Copy out all of the material exactly as presented.
===== Information provided =====
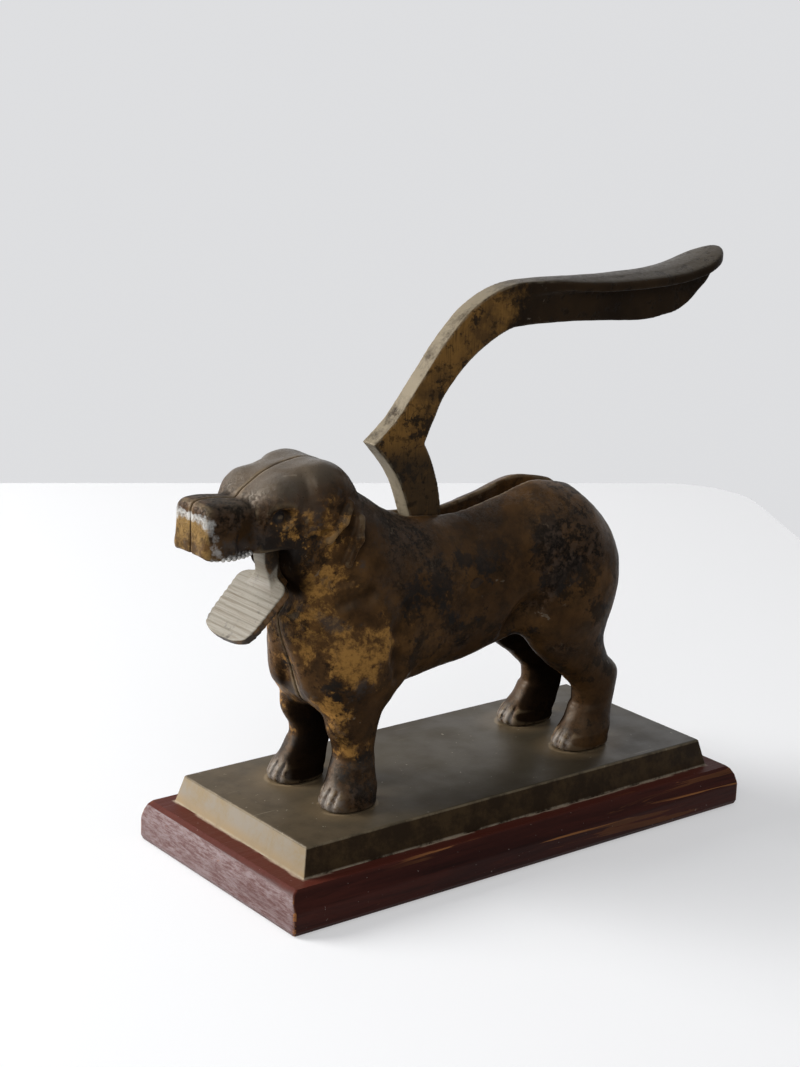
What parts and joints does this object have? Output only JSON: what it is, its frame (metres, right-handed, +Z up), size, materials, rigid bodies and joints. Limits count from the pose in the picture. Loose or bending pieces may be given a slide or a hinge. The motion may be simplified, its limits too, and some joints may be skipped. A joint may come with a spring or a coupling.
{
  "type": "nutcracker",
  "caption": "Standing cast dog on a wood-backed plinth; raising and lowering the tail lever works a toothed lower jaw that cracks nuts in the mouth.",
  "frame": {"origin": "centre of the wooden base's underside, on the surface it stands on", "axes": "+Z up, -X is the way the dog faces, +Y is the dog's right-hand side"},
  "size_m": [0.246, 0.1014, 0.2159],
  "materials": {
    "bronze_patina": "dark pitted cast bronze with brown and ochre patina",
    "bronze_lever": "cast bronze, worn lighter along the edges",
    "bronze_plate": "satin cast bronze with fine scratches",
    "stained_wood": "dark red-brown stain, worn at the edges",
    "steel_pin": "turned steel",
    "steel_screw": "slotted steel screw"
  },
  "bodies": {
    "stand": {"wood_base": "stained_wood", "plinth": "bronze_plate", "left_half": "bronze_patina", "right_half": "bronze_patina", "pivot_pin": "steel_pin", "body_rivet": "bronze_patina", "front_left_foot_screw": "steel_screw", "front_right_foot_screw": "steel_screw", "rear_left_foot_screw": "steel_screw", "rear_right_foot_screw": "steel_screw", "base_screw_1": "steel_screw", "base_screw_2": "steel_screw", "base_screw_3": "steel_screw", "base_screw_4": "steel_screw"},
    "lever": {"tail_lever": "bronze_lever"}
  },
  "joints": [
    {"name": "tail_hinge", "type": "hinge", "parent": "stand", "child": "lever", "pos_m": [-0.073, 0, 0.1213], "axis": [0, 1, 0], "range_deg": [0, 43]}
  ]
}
=====
(Output of the task):
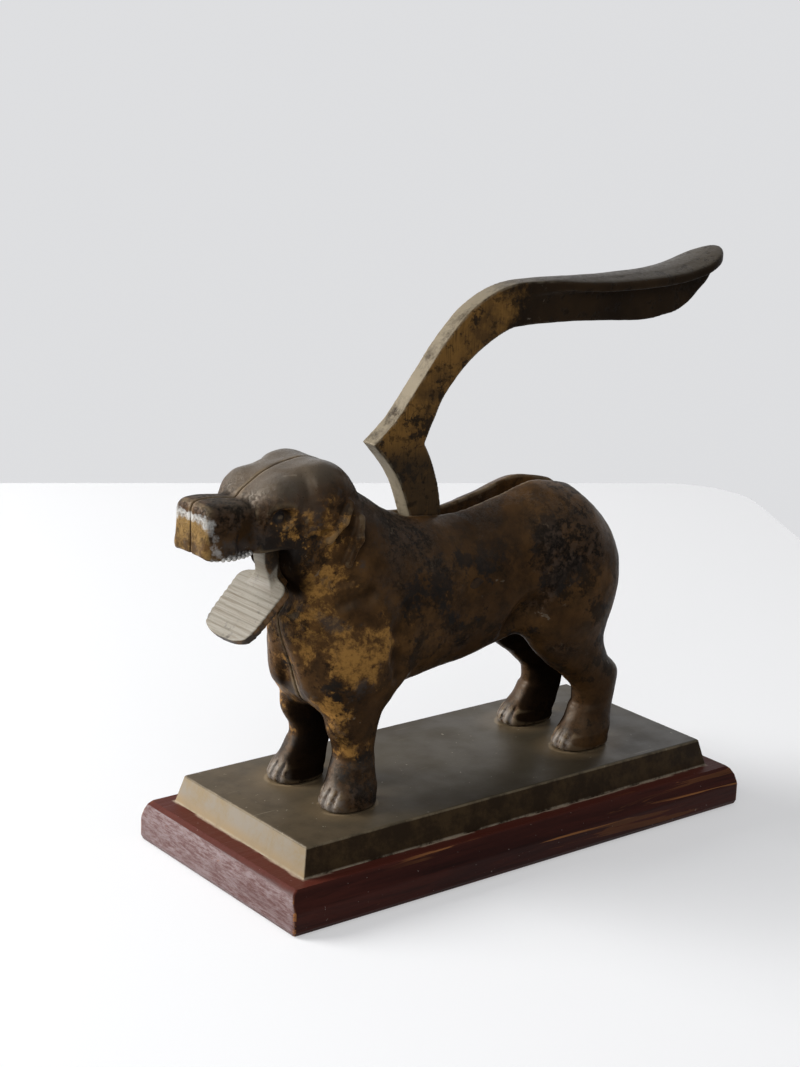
What parts and joints does this object have? Output only JSON: what it is, its frame (metres, right-handed, +Z up), size, materials, rigid bodies and joints. Limits count from the pose in the picture. Loose or bending pieces may be given a slide or a hinge. The motion may be simplified, its limits too, and some joints may be skipped. A joint may come with a spring or a coupling.
{
  "type": "nutcracker",
  "caption": "Standing cast dog on a wood-backed plinth; raising and lowering the tail lever works a toothed lower jaw that cracks nuts in the mouth.",
  "frame": {"origin": "centre of the wooden base's underside, on the surface it stands on", "axes": "+Z up, -X is the way the dog faces, +Y is the dog's right-hand side"},
  "size_m": [0.246, 0.1014, 0.2159],
  "materials": {
    "bronze_patina": "dark pitted cast bronze with brown and ochre patina",
    "bronze_lever": "cast bronze, worn lighter along the edges",
    "bronze_plate": "satin cast bronze with fine scratches",
    "stained_wood": "dark red-brown stain, worn at the edges",
    "steel_pin": "turned steel",
    "steel_screw": "slotted steel screw"
  },
  "bodies": {
    "stand": {"wood_base": "stained_wood", "plinth": "bronze_plate", "left_half": "bronze_patina", "right_half": "bronze_patina", "pivot_pin": "steel_pin", "body_rivet": "bronze_patina", "front_left_foot_screw": "steel_screw", "front_right_foot_screw": "steel_screw", "rear_left_foot_screw": "steel_screw", "rear_right_foot_screw": "steel_screw", "base_screw_1": "steel_screw", "base_screw_2": "steel_screw", "base_screw_3": "steel_screw", "base_screw_4": "steel_screw"},
    "lever": {"tail_lever": "bronze_lever"}
  },
  "joints": [
    {"name": "tail_hinge", "type": "hinge", "parent": "stand", "child": "lever", "pos_m": [-0.073, 0, 0.1213], "axis": [0, 1, 0], "range_deg": [0, 43]}
  ]
}